Fundamental analysis is a method of analysis that observes and studies the economic and financial condition of a country to make forecasts on price movement in the market. Fundamental analysis in Forex mainly focuses on
- The state of the economy of a country
- Current GDP
- Employment rate
- National productivity
- International trade
- Interest rate
It also studies the factors related to all these factors above to forecast the price movement of a nation’s currency. All these given factors play a role in creating a shift in the price of a currency, which is very useful for the forex trader. There are few indicators that a financial analyst can follow to get this information.
What to look for
Analysts usually look for reports that give them an idea about the financial and economic outlook of a nation to make an analysis. These are regularly released reports by government or non-government financial institutions.
- Economic report: These scheduled reports released by the government or non-government organizations. These reports provide the measurement of the economic condition of a nation. Anything related to the economy of a country, inflation, or productivity that can affect the economic health of the nation can be found in this report.
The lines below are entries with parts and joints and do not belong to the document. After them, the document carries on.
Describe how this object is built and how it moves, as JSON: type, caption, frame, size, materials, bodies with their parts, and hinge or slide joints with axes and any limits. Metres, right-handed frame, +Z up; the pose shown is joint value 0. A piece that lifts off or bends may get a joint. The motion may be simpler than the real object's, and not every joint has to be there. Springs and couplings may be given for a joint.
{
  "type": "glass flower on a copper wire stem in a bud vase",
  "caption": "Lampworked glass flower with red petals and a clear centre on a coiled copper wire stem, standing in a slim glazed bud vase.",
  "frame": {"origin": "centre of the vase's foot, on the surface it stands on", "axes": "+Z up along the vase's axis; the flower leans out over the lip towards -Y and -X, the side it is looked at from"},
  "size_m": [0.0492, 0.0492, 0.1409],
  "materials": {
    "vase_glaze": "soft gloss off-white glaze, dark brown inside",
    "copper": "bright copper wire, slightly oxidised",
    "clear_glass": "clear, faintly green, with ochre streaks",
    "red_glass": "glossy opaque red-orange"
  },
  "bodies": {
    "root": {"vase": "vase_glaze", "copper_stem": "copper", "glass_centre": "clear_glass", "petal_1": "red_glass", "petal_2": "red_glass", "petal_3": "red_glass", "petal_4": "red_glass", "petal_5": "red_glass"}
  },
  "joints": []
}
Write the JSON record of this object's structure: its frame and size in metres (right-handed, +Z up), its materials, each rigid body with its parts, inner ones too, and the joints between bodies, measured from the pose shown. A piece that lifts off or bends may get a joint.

- Industrial Report: These reports provide news about any changes in industrial production. This indicates a change in any industrial products such as mining, increase, or decrease of factories in a nation, and utility production.
- Gross domestic product (GDP): It is a holistic measurement of a country’s economy. It broadcast the market value of all goods and services of a country in a given year.
- Consumer Price index: The consumer price index broadcasts the price of consumer goods of more than two hundred categories. When this report is compared with the report of the country’s export, it shows a brief result on a country’s products and services.
- Last but not least, one must have an eye on the economic and financial calendar.
Many economic reports can function as an indicator. To have a fundamental analogy, these reports can work as the eyes and ears of an analyst to make a fundamental analogy on the forex market.